IT Governance, Risk, and Compliance

Feb 23 2009   9:26PM GMT

Legal Compliance Alignment – Part IV



Posted by: Robert Davis
FCPA, Foreign Corrupt Practices Act, GLBA, Gramm-Leach-Bliley Act, Health Insurance Portability and Accountability Act, HIPAA, IAP, Information Asset Protection, Information Security Governance, Information Security Management, ISG, ISM, Sarbanes Oxley Act, SOA, SOX

When exploring links between national and international arenas, the information security manager will discover international developments decisively impact national laws. Specifically, regional coalitions have enacted IAP related edicts that subsequently were codified in national laws and regulations. Procedurally, most regional coalition IAP decrees are presented as directives to member nations for federal ratification. For this reason, with the assistance of legal counsel, it is strongly recommended that information security managers evaluate all relevant statutory and regulatory mandates; in whatever judicial divisions the entity operates. Beneficially, multiple legal compliance requirements assessments enable entity-centric standard practices for satisfying other expected behavior. Exercises in legal due care can also equip an entity to build a compliance culture where standardization is the norm, and conditionally produce an environment conducive to training employees in IAP. 

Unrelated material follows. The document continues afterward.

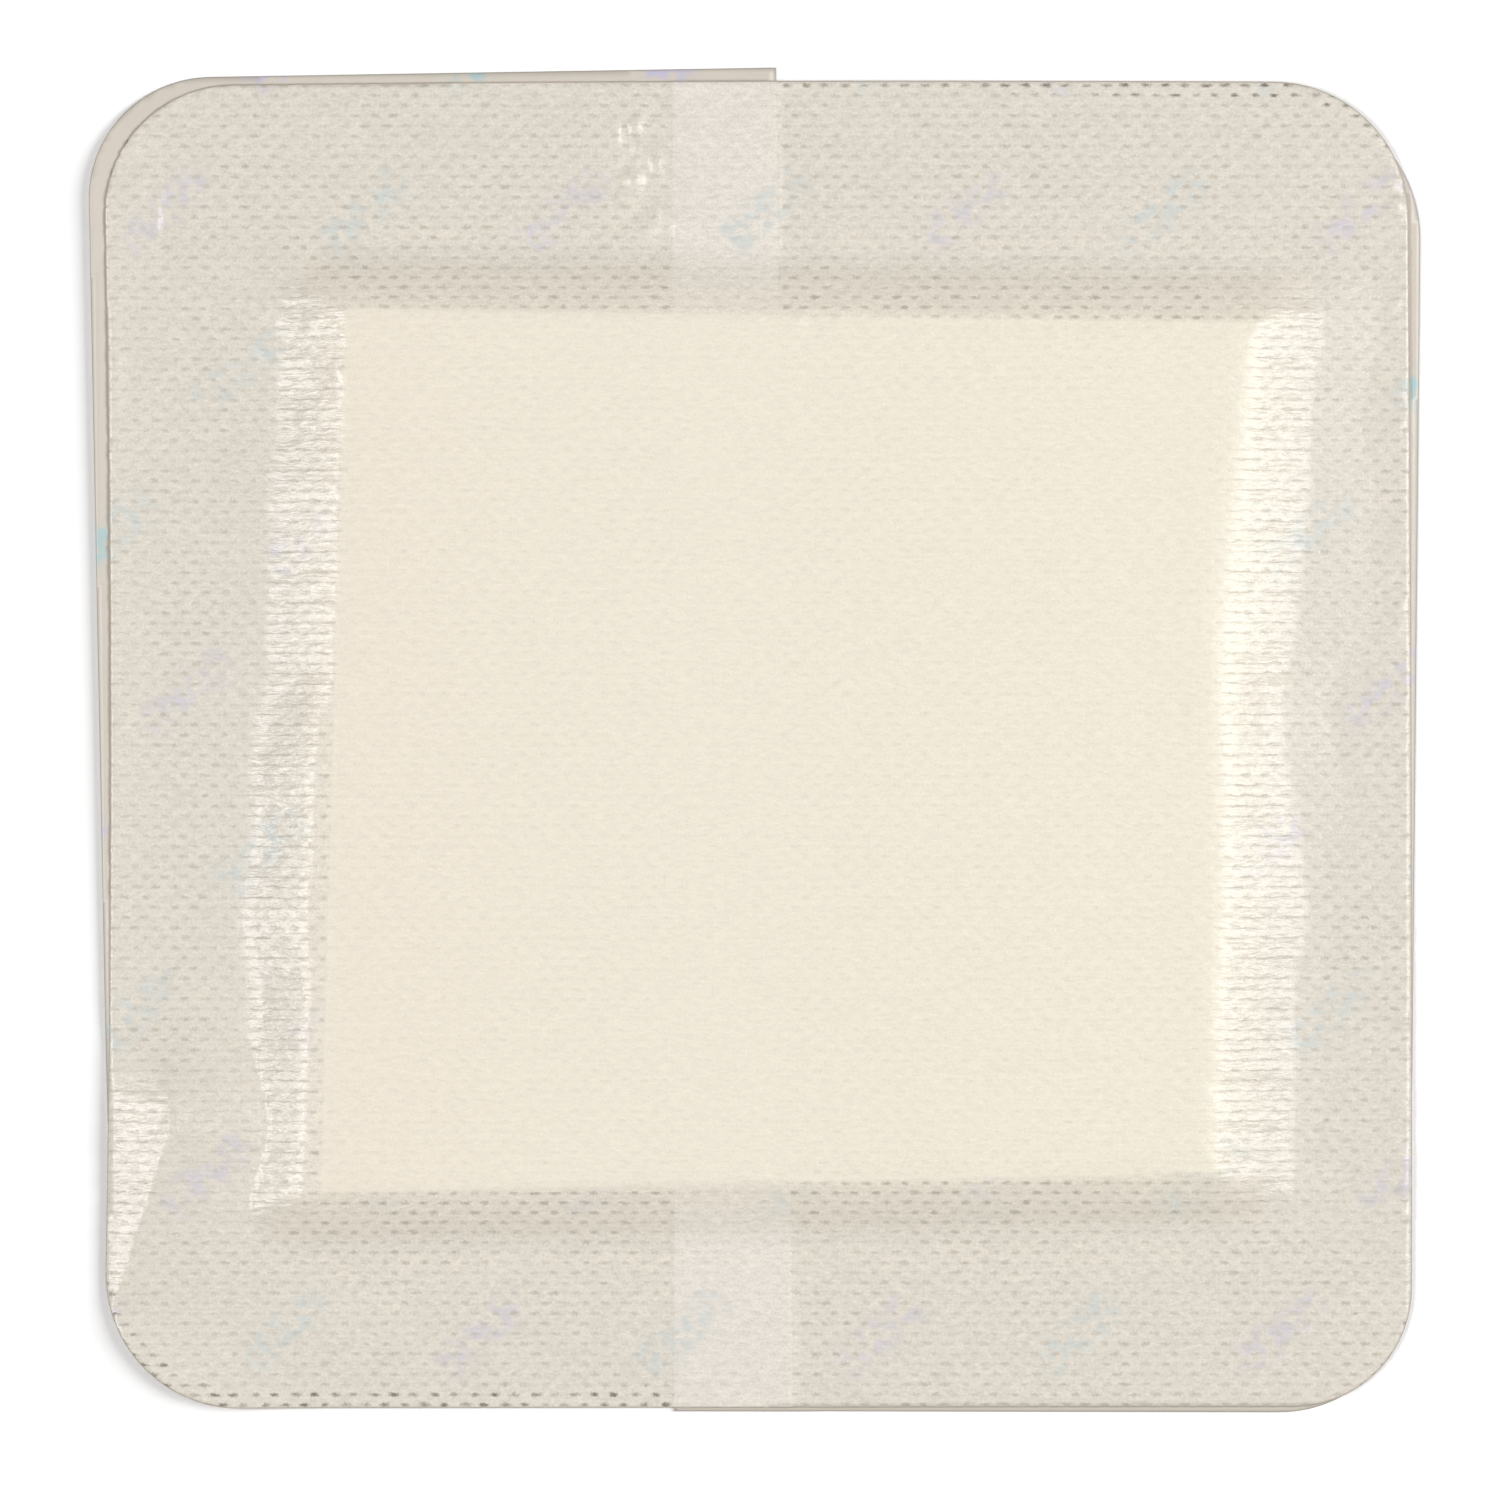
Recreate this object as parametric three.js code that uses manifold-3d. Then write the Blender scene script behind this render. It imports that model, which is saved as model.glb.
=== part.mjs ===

Predicatively, laws will continue to be enacted and the regulatory environment will become more complex due to unacceptable conduct remediation. Consequently, entities will continue to be compelled to demonstrate compliance with legal mandates – especially laws governing data retention and privacy – that can differ by hemisphere, country, province, county, city, as well as industry. In this increasingly complex regulatory environment, most entities should balance their focus on compliance imperatives without diminishing anticipated response quality to governmental edicts.